Ross Harris: Ross’s plays include: Hearting Linds, Wig Play, Past Fairfax (finalist, inclusion to the 2009 Great Plains Theatre Conference), Chicken Salad Secrets, and Delivery (finalist, 2008 Princess Grace Award; runner-up, 2009 Helford Prize). Ross has worked with The Management Company and Electric Pear Productions in New York City. He is originally from the northern suburbs of Chicago.
Justin Boyd: Justin’s plays have been produced and presented in New York, Philadelphia, Minneapolis, South Carolina and Ohio. They include Copy Man, Foreign Object, Ultravision and Swim, among others. In addition to writing plays, Justin is co-theater editor of the arts/culture/politics magazine The Brooklyn Rail, and a 2008 Affiliated Writer with American Theatre magazine. He received his MFA in playwriting from Ohio University.

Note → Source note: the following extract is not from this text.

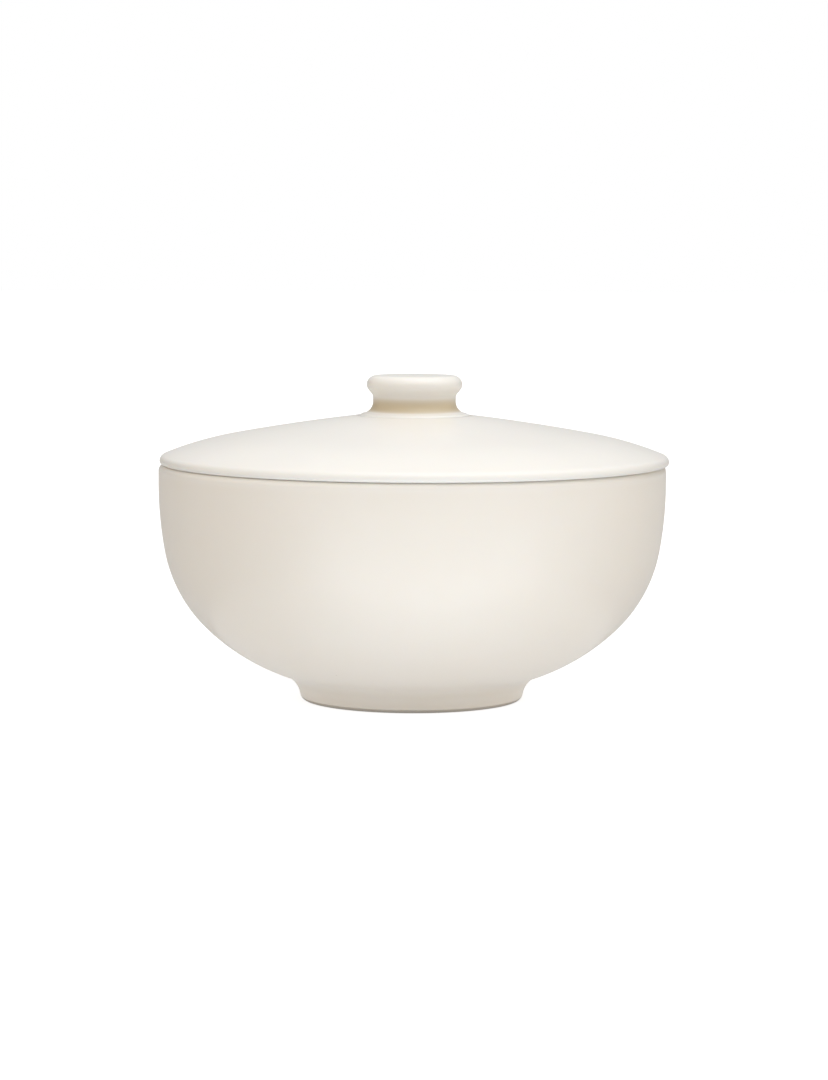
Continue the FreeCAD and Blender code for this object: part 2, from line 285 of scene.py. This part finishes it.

Megan Mostyn-Brown: Plays include: Girl, The Secret Lives of Losers, 4th of July, Going After Alice and The Hawk Has No Home. Her plays have been read and performed at: The Actor’s Theater of Louisville, The Women’s Project and Productions, LAByrinth Theater Company, The Guthrie Theater, Minneapolis Playwrights Center, The Public Theater, The Warehouse Theater, Barrington Stage Company, The NYC International Fringe Festival, The Tribeca Theater Festival and The HBO Comedy Arts Festival in Aspen, CO. She won an honorable mention for The Secret Lives of Losers in the 2004 Herrick Theater Foundation New Play Competition. Megan is a member of LAByrinth Theater Company and The Women’s Project Playwrights LAB. She has been a guest playwright at New River Dramatists and the 24/7 Lab. Megan is a graduate of Northwestern University.
Molly Rice:Molly’s plays have been developed and produced in Austin, Dallas, Providence, Ithaca, Montana, Delaware, Philadelphia, Aspen, Baltimore and New York (Playwrights Horizons, Rattlestick, Clubbed Thumb, Atlantic Theater, Women’s Project, Mint Theater, Drilling Company, New Georges). Residencies include the Yale/ P73 Residency (2008), Missoula Colony (2007), Voice and Vision (2006), and Hangar Theater (2005); awards include the Weston Award for Graduate Playwriting (Brown University); Women’s International Playwriting Festival (Perishable Theater); and nominations for the Kesselring Fellowship, Cherry Lane Mentor Project, and New York Innovative Theater Award (Outstanding Original Short Play). Recent projects: book, lyrics and music (with Ray Rizzo) for the new musical CANARY, developed by Rattlestick Playwrights Theater and Playwrights Horizons, and THE SAINTS TOUR, a site-specific play recently produced in Louisville with local musicians and the Louisville Salvation Army. She is a member of the America-In-Play Commission/Workshop, Electric Pear’s Outlet development program and P73’s writing lab Interstate 73. Heinemann Press, the University of Mary Hardin-Baylor Press, Salvage Vanguard Press, Perishable Press, Austin Script Works Press, and DEVICE have published her plays, and her articles have appeared in the Austin Chronicle, Kenyon Review Online and American Theater Magazine. Upcoming projects include a collaboration with director Rachel Chavkin and composer Stephanie Johnstone inspired by the work of James Agee, and a musical play about bullfighting. She has taught at Brown University, the Brown/ Trinity MFA Acting Program, the University of Rhode Island, and Kenyon College, where she stood in for Wendy MacLeod last year. She currently teaches Site-Specific Playwriting in an old mansion at Brown University, and at Marymount Manhattan College. Molly was a Lucille Lortel fellow at Brown (2004-2006), where she earned her MFA in Playwriting.